10 reviews for Andy Warhol’s You’re In Comme des Garcons

  1. :

    3 out of 5

    This makes me dizzy. Very vexing and sickening, like a cheap old-fashioned perfume for girls under fifteen. 0/10.

  2. :

    3 out of 5

    Very one of a kind in my opinion.
    Citrus on metallic plate.

  3. :

    3 out of 5

    Usually I am not crazy about hesperidé perfume but here I was totally seduced by the association of Comme des garçons and Andy Warhol. You’re in is a modern and ”urban” twist on that very classic family perfume.I was really surprised to enjoy the metallic note. Like Mark Behnke from the Colognoisseur’s blog that metallic note remind me the fog used in the 70’s and 80’s in many disco clubs. For a citrus You’re in have a good stay and the packaging is a collector one.

  4. :

    3 out of 5

    A very light, practically non-existent scent that lacks character. Nothing stands out. If CdG Soda was a bottle of sprite, this one is a perrier gone flat. Literally getting the scent of a cold glass of water, with just a touch of something that tickles the nose, maybe a touch of aldehydes. Not sure what the point of this one was

  5. :

    4 out of 5

    Somewhat between the total refinement of Chanel’s Eau de Cologne and the synthetic strength of Comme’s own Soda this might just be the most original offering from the house since their 2011 new Eau de Parfum. And the fact that they brought Maurice Roucel on board for this adds an interesting aspect – indeed a certain particular muskiness for which he has been so celebrated since his works for Helmut Lang are somewhat present in this one. Well done.

  6. :

    4 out of 5

    This is a scent that is somehow both familiar, yet very strange and alien. So in that regard, I guess it nails Warhol and his art.
    It starts with bright orange, pungent coriander seed and metallic aldehydes. 15 minutes later, a musky jasmine starts to appear and the coriander takes centre stage and that’s it, really… Not much changes from that point on and You’re In begins it’s journey to the end which comes an hour or two later.
    This is a nice enough scent that fits the wearable weird that Comme des Garcons can pull off so well and unfortunately lately have often failed at, instead giving us uninspired commercial scents instead of something unique.
    One of the better of the recent scents that this lives in similar company to is Gosha Rubchinskiy. They both have a similar contrast of pungent and bright, although this is a lot easier to pull off than Gosha, and is less cloying and in your face and confrontational.

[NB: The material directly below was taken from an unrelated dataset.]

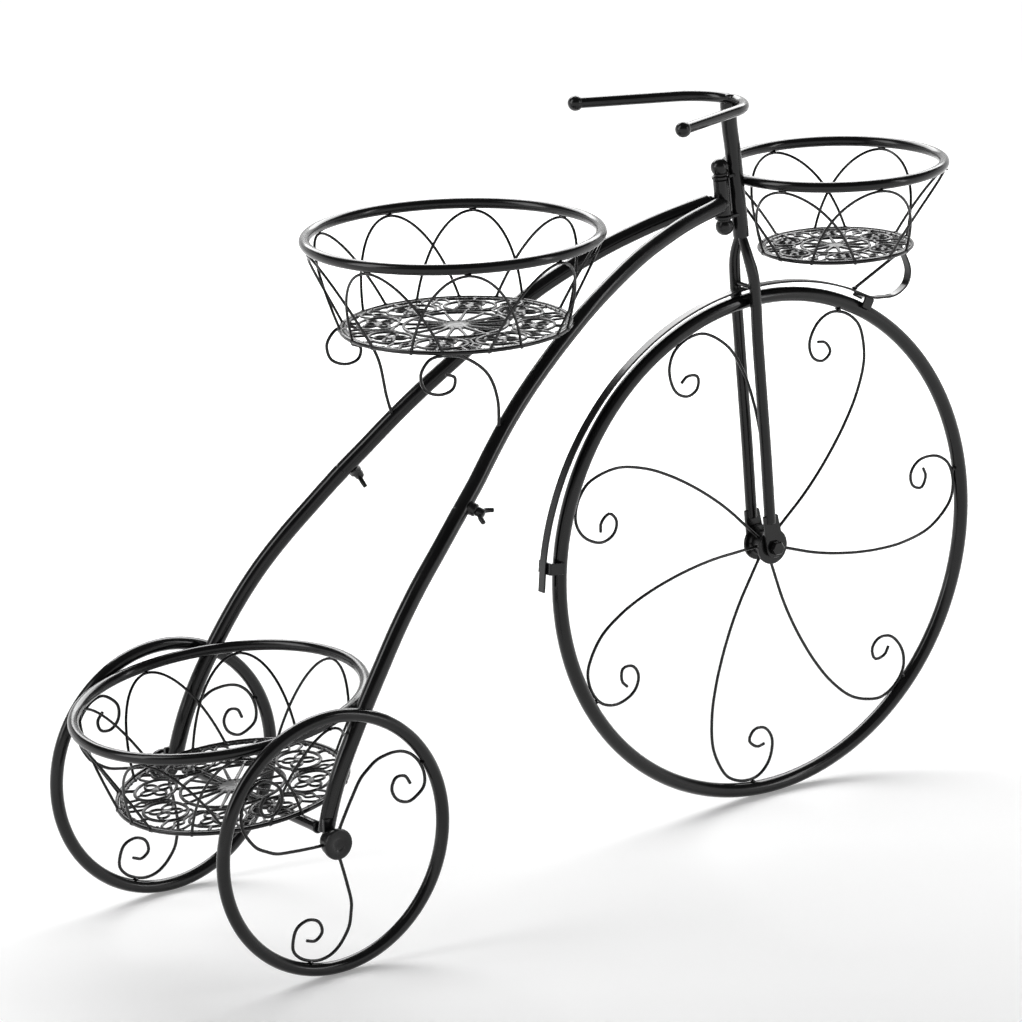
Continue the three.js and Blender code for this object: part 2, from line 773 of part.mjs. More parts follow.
function axleBolt() {
  const face = axleFace();
  const end = face + axleNutThickness + 1.5 * weldGap;
  const head = rod(onAxle(-face), onAxle(-face - axleNutThickness), axleNutWidth, 6);
  const shank = rod(onAxle(-face - axleNutThickness / 2), onAxle(end), frontAxleDiameter);
  return geometryOf(solidOf(head).add(solidOf(shank)));
}

function axleNut() {
  const face = axleFace();
  const nut = rod(onAxle(face), onAxle(face + axleNutThickness), axleNutWidth, 6);
  const thread = bore(onAxle(0), onAxle(2 * face + axleNutThickness), frontAxleDiameter + 2 * slideGap);
  return geometryOf(solidOf(nut).subtract(solidOf(thread)));
}

// Handlebar

function barPoints() {
  const front = steererAt(barHeight).x + barAheadOffset;
  const half = [];
  const lift = Math.tan(radians(barRiseAngle));
  const place = (x, y) => new THREE.Vector3(x, y, barHeight + (front - x) * lift);
  for (let i = 0; i <= 5; i += 1) {
    const angle = radians(barBendAngle) * i / 5;
    half.push(place(front - barBendRadius * (1 - Math.cos(angle)), barBendRadius * Math.sin(angle)));
  }
  const bend = half[half.length - 1];
  const heading = radians(90 + barBendAngle);
  [1 / 3, 2 / 3, 1].forEach((share) => {
    const along = share * barLegLength;
    half.push(place(bend.x + along * Math.cos(heading), bend.y + along * Math.sin(heading)));
  });
  const mirrored = half.slice(1).reverse().map((point) => point.clone().setY(-point.y));
  return [...mirrored, ...half];
}

function barBall(side) {
  const points = barPoints();
  const ends = side === 'left' ? points.slice(-2) : [points[1], points[0]];
  const [before, end] = ends;
  const along = end.clone().sub(before).normalize();
  const centre = end.clone().addScaledVector(along, barBallDiameter / 2 - barIntoBall);
  const well = bore(before, end.clone().addScaledVector(along, weldGap), barDiameter + 2 * weldGap);
  return geometryOf(solidOf(ball(centre, barBallDiameter)).subtract(solidOf(well)));
}

// Fender: its radius about the front axle changes a little along the strip

function aroundFrontAxle(radius, degrees) {
  return new THREE.Vector3(
    wheelbase + radius * Math.cos(radians(degrees)), 0, frontAxleZ + radius * Math.sin(radians(degrees)));
}

function fenderReach(degrees) {
  const around = (degrees - fenderRearAngle) / (fenderFrontAngle - fenderRearAngle);
  const next = Math.max(1, fenderShares.findIndex(([share]) => share >= around));
  const [[low, from], [high, to]] = [fenderShares[next - 1], fenderShares[next]];
  return fenderRadius * (from + (to - from) * (around - low) / (high - low));
}

function frontBasketX() {
  const rimBack = steererAt(frontBasketRimZ).x + steererDiameter / 2 + weldGap;
  return rimBack + basketRimDiameter / 2 + frontBasket.rimRadius;
}

function curlPoints() {
  const start = aroundFrontAxle(fenderReach(fenderFrontAngle), fenderFrontAngle);
  const endX = frontBasketX() + frontBasket.baseRadius;
  const endZ = frontBasketRimZ - frontBasket.height - baseRingDiameter / 2 - weldGap;
  const width = endX - start.x;
  const rise = endZ - start.z;
  const points = curlShares.map(([x, z]) => new THREE.Vector3(start.x + width * x, 0, start.z + rise * z));
  return [...points, new THREE.Vector3(start.x + width, 0, endZ)];
}

function fenderPoints() {
  const points = [];
  for (let i = 0; i <= fenderFacets; i += 1) {
    const angle = fenderRearAngle + (fenderFrontAngle - fenderRearAngle) * i / fenderFacets;
    points.push(aroundFrontAxle(fenderReach(angle), angle));
  }
  return [...points, ...curlPoints()];
}

function strip(points, width, thickness) {
  const [w, t] = [width / 2, thickness / 2];
  const section = new THREE.Shape([
    new THREE.Vector2(-w, -t), new THREE.Vector2(w, -t), new THREE.Vector2(w, t), new THREE.Vector2(-w, t)]);
  return sweep(section, points, points.length - 1);
}

function fenderClip(angle) {
  const half = frontRimDiameter / 2 + clipRimGap;
  const halfFacet = radians(fenderRearAngle - fenderFrontAngle) / (2 * fenderFacets);
  const top = fenderReach(angle) * Math.cos(halfFacet) - fenderThickness / 2 - weldGap - clipSlack;
  const box = (x, y, z) => new THREE.BoxGeometry(x, y, z);
  const bridgePlate = box(clipLength, 2 * (half + clipThickness), clipThickness);
  bridgePlate.translate(0, 0, top - clipThickness / 2 - clipLength * clipLength / (8 * fenderRadius));
  const parts = [bridgePlate];
  [-1, 1].forEach((way) => {
    const cheekTop = top - weldGap - clipSlack;
    const depth = cheekTop - frontWheelRadius - clipRimReach;
    const cheek = box(clipLength, clipThickness, depth);
    cheek.translate(0, way * (half + clipThickness / 2), cheekTop - depth / 2);
    parts.push(cheek);
  });
  const geometry = geometryOf(joined(parts.map(solidOf)));
  geometry.rotateY(radians(90 - angle));
  geometry.translate(wheelbase, 0, frontAxleZ);
  return geometry;
}

function fenderBridge() {
  const x = bladePoints('left')[2].x;
  const angle = THREE.MathUtils.radToDeg(Math.acos((x - wheelbase) / fenderRadius));
  const reach = fenderReach(angle) + fenderThickness / 2 + weldGap + clipSlack + bridgeDiameter / 2;
  const z = frontAxleZ + Math.sqrt(reach ** 2 - (wheelbase - x) ** 2);
  const [from, to] = [-1, 1].map((way) => new THREE.Vector3(x, way * bladeOffset, z));
  const line = rod(from, to, bridgeDiameter, 8);
  let whole = solidOf(line);
  ['right', 'left'].forEach((side) => {
    const envelope = cutter(bladePoints(side).slice(0, 5), bladeDiameter + 2 * weldGap, tubeSides);
    whole = largest(whole.subtract(solidOf(envelope)));
  });
  return geometryOf(whole);
}

function brace() {
  const foot = aroundFrontAxle(fenderReach(braceFoot), braceFoot);
  const curl = new THREE.CatmullRomCurve3(curlPoints(), false, 'centripetal');
  const head = curl.getPointAt(braceCurlShare);
  const envelope = strip(fenderPoints(), 2 * fenderWidth, fenderThickness + 2 * weldGap);
  return geometryOf(largest(solidOf(rod(foot, head, braceDiameter, 8)).subtract(solidOf(envelope))));
}

// Baskets, each built about the centre of its base ring

function archWire(basket, middle) {
  const rimInner = basketRimDiameter / 2 * Math.cos(Math.PI / rimSides);
  const apexZ = basket.height - rimInner - weldGap - cageWireDiameter / 2;
  const spread = archSpread * 360 / basket.arches;
  const points = [];
  for (let i = -4; i <= 4; i += 1) {
    const share = i / 4;
    const up = 1 - Math.abs(share) ** archPower;
    const radius = basket.baseRadius + (basket.rimRadius - basket.baseRadius) * up;
    const angle = radians(middle + spread * share);
    points.push(new THREE.Vector3(radius * Math.cos(angle), radius * Math.sin(angle), apexZ * up));
  }
  return tube(points, cageWireDiameter, wireFacets);
}

function cage(basket) {
  const parts = [ring(basket.baseRadius, baseRingDiameter, basketFacets, wireFacets)];
  for (let i = 0; i < basket.arches; i += 1) {
    parts.push(archWire(basket, basket.turn + 360 * i / basket.arches));
  }
  return geometryOf(joined(parts.map(solidOf)));
}

function flatRing(radius, width, count) {
  const shape = new THREE.Shape(sectionShape(radius, count).getPoints());
  shape.holes.push(new THREE.Path(sectionShape(radius - width, count).getPoints()));
  return new THREE.ExtrudeGeometry(shape, { depth: floorThickness, bevelEnabled: false });
}

function flatDisc(radius, count) {
  const section = sectionShape(radius, count);
  return new THREE.ExtrudeGeometry(section, { depth: floorThickness, bevelEnabled: false });
}

function flatBar(from, to, width) {
  const bar = new THREE.BoxGeometry(to - from, width, floorThickness);
  return bar.translate((from + to) / 2, 0, floorThickness / 2);
}

function flatStar(radius) {
  const corners = [];
  for (let i = 0; i < 8; i += 1) {
    const reach = i % 2 === 0 ? radius : radius * 0.36;
    const angle = Math.PI * i / 4;
    corners.push(new THREE.Vector2(reach * Math.cos(angle), reach * Math.sin(angle)));
  }
  return new THREE.ExtrudeGeometry(new THREE.Shape(corners), { depth: floorThickness, bevelEnabled: false });
}

function latticeFloor(basket) {
  const outer = innerReach(basket.baseRadius, baseRingDiameter, basketFacets) - weldGap;
  const flowerRing = outer * 0.715;
  const flowerRadius = outer * 0.22;
  const innerRing = outer * 0.5;
  const bossRadius = outer * 0.16;
  const bars = basket.bars;
  const parts = [
    flatRing(outer, floorStripWidth, basketFacets),
    flatRing(innerRing + floorStripWidth / 2, floorStripWidth, bars),
    flatDisc(bossRadius, bars),
  ];
  for (let i = 0; i < bars; i += 1) {
    const bar = flatBar(bossRadius * 0.9, innerRing, floorStripWidth * 0.8);
    parts.push(bar.rotateZ(2 * Math.PI * i / bars));
  }
  for (let i = 0; i < basket.flowers; i += 1) {
    const flower = [
      flatRing(flowerRadius, floorStripWidth * 0.8, 6).rotateZ(Math.PI / 6),
      flatStar(flowerRadius * 0.88),
      flatBar(flowerRadius - floorStripWidth, outer - flowerRing - floorStripWidth / 2, floorStripWidth),
    ];
    const turn = 2 * Math.PI * i / basket.flowers;
    flower.forEach((piece) => parts.push(piece.translate(flowerRing, 0, 0).rotateZ(turn)));
  }
  const floor = geometryOf(joined(parts.map(solidOf)));
  return floor.translate(0, 0, -floorThickness / 2);
}

function basketNodes(name, basket, x, baseZ) {
  const rim = ring(basket.rimRadius, basketRimDiameter, basketFacets).translate(0, 0, basket.height);
  const nodes = [
    mesh(`${name}_basket_rim`, rim),
    mesh(`${name}_basket_cage`, cage(basket), wirePaint),
    mesh(`${name}_basket_floor`, latticeFloor(basket), wirePaint),
  ];
  const holder = group(nodes, x, 0, baseZ);
  holder.rotation.y = -radians(basket.tilt);
  return holder;
}

// The middle basket's base ring comes down on both upper stays, and this finds the height of that seat.
function middleBaseZ() {
  const line = stretch(stayCurve('left'), 0.5, 1, 200);
  const clear = stayRadius * Math.cos(Math.PI / tubeSides) + baseRingDiameter / 2 + weldGap;
  const facet = 2 * Math.PI / basketFacets;
  let seat = 0;
  for (let i = 0; i <= 90; i += 1) {
    const angle = radians(i);
    const radius = middleBasket.baseRadius * Math.cos(facet / 2) / Math.cos(angle % facet - facet / 2);
    const x = middleBasketX + radius * Math.cos(angle);
    const y = radius * Math.sin(angle);
    line.forEach((point) => {
      const flat = Math.hypot(point.x - x, point.y - y);
      if (flat < clear && point.x < x + clear) {
        seat = Math.max(seat, point.z + Math.sqrt(clear ** 2 - flat ** 2));
      }
    });
  }
  return seat;
}

function basketSupport(side) {
  const y = sides[side] * supportOffset;
  const x = middleBasketX - Math.sqrt(middleBasket.baseRadius ** 2 - supportOffset ** 2);
  const seat = middleBaseZ();
  const z = seat - baseRingDiameter / 2 - weldGap - supportDiameter / 2;
  const foot = stayCurve(side).getPointAt(supportFootShares[side]).setY(y);
  const shares = [...supportLegShares[side], ...supportCurlShares];
  const points = [foot];
  shares.forEach(([forward, up]) => {
    points.push(new THREE.Vector3(x + supportRise * forward, y, z + supportRise * up));
  });
  const wire = solidOf(tube(points, supportDiameter, wireFacets, 2 * (points.length - 1)));
  const aboveWire = ring(middleBasket.baseRadius, baseRingDiameter + 3 * weldGap, basketFacets, wireFacets);
  aboveWire.translate(middleBasketX, 0, seat);
  return geometryOf(largest(wire.subtract(solidOf(aboveWire)).subtract(stayEnvelope(side, 'upper'))));
}

function middleBasketParts() {
  const nodes = [basketNodes('middle', middleBasket, middleBasketX, middleBaseZ())];
  Object.keys(sides).forEach((side) => {
    nodes.push(mesh(`middle_basket_support_${side}`, basketSupport(side), wirePaint));
  });
  return group(nodes);
}

function lowerBasketParts() {
  const lean = radians(lowerBasket.tilt);
  const x = lowerBasketX + lowerBasket.height * Math.sin(lean);
  return basketNodes('lower', lowerBasket, x, lowerBasketRimZ - lowerBasket.height * Math.cos(lean));
}

function forkParts() {
  const nodes = [
    mesh('steerer', steerer()),
    mesh('head_pin', headPin()),
    mesh('head_pin_cap_upper', headCap(1)),
    mesh('head_pin_cap_lower', headCap(-1)),
    mesh('handlebar', tube(barPoints(), barDiameter)),
    mesh('fender', strip(fenderPoints(), fenderWidth, fenderThickness)),
    mesh('fender_clip_front', fenderClip(clipAngles.front)),
    mesh('fender_clip_rear', fenderClip(clipAngles.rear)),
    mesh('fender_bridge', fenderBridge()),
    mesh('basket_brace', brace()),
    mesh('front_axle_bolt', axleBolt()),
    mesh('front_axle_nut', axleNut()),
    basketNodes('front', frontBasket, frontBasketX(), frontBasketRimZ - frontBasket.height),
  ];
  Object.keys(sides).forEach((side) => {
    nodes.push(mesh(`fork_blade_${side}`, forkBlade(side)));
    nodes.push(mesh(`handlebar_ball_${side}`, barBall(side)));
  });
  return group(nodes);
}

const planter = new THREE.Group();
planter.add(frame(), middleBasketParts(), lowerBasketParts(), forkParts());
planter.add(frontWheel(), rearWheel('right'), rearWheel('left'));
planter.position.x = -middleAheadOfRearAxle;

export default planter;
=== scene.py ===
"""A bicycle planter in gloss black enamel: a steel tricycle with three wire flower baskets.

Metres, +Z up, +X forward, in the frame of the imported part. The right side is at -Y.
"""

import math
import random

import bpy
from mathutils import Matrix, Vector


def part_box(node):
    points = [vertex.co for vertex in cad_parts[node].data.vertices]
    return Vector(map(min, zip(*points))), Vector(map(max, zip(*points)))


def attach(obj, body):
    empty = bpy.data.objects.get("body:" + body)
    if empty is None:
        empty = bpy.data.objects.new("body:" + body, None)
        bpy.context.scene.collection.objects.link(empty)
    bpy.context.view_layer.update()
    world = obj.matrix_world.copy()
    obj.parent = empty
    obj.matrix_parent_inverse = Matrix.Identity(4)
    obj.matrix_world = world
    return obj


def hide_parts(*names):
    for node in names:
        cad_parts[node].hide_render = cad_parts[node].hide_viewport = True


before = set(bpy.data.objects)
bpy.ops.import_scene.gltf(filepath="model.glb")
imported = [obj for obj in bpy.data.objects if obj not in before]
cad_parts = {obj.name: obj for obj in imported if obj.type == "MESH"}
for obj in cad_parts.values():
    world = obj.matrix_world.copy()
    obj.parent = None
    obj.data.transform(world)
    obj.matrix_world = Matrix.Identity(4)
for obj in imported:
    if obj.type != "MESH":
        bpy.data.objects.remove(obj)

bl_info = {
    "name": "Bicycle planter",
    "version": (1, 0, 0),
    "blender": (4, 5, 0),
    "location": "View3D > Sidebar > Planter",
    "description": "Builds an enamelled steel bicycle planter over its packed frame",
    "category": "Add Mesh",
}

# Places and shapes that the pieces share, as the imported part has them. Angles are in degrees.

MM = 0.001
SIDES = {"right": -1, "left": 1}
UP = Vector((0, 0, 1))
WELD_GAP = 0.3 * MM

REAR_AXLE = Vector((-0.338, 0, 0.1205))
REAR_WHEEL_OFFSET = 140.5 * MM
FRONT_AXLE = Vector((0.25, 0, 0.247))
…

I suppose it really is the sensitive artist to the cool skate kids Gosha Rubchinskiy takes inspiration from for his fashion line and scent.
    From my sample I get a few inches of projection and the usual so-so longevity that accompanies any Comme des Garcons with prominent citrus notes. Although it is still interesting enough that I might just pick up a bottle at some point. The choice to pick from a selection of Warhol quotes to adorn the bottle is also a nice touch.
    On a side note, to the reviewer below who commented on the name sounding like “Andy Warhol’s urine…” well yeah, that’s literally the point. It’s a pun Warhol used for the name of a piece where he filled coke bottles with cheap perfume to try and piss off all the fame-chasers that were hanging around him.

  7. :

    4 out of 5

    That “estate” of his is MILKING his image and name like crazy. Why do I suspect that all the older adults are gone and now nieces & nephews are buying Porches and McMansions off the money. Hmmm…..
    Very sad.
    Also see the estates of Jimi Hendrix, Bob Marley and Marilyn Monroe for more legalized memorial-prostitution.
    Fooey!

  8. :

    5 out of 5

    Alright, I’ll bite.
    What an unfortunate name. Rolls off the tongue sounding like “Andy Warhol’s Urine,” which does NOT sound like anything I’d ever want to smell.
    Even if this stuff smelled like the ambrosial rainbow farts of flying unicorns, I’d still think “Andy Warhol’s Urine” whenever I see this name. Yikes!
    Looks like someone skipped the focus group.

  9. :

    3 out of 5

    I have sampled a few things today so I will take that into account. This is a skin scent at best. Has that post modern clean smell but I think other fragrances i.e. One of Those Oxygen(80). I get a few of those notes listed like the metallic note and the citrus but they are faded into one another and don’t really stand out. This is not bad but just does not have enough identity for me to fall in love. I like the packaging.

  10. :

    4 out of 5

    A very pretty bright cologne of bitter orange sweetened by white flowers. It’s primarily a natural smelling citrus floral, very clean and modern with no unexpected twists or turns softening to a lightly powdered sheer amber base.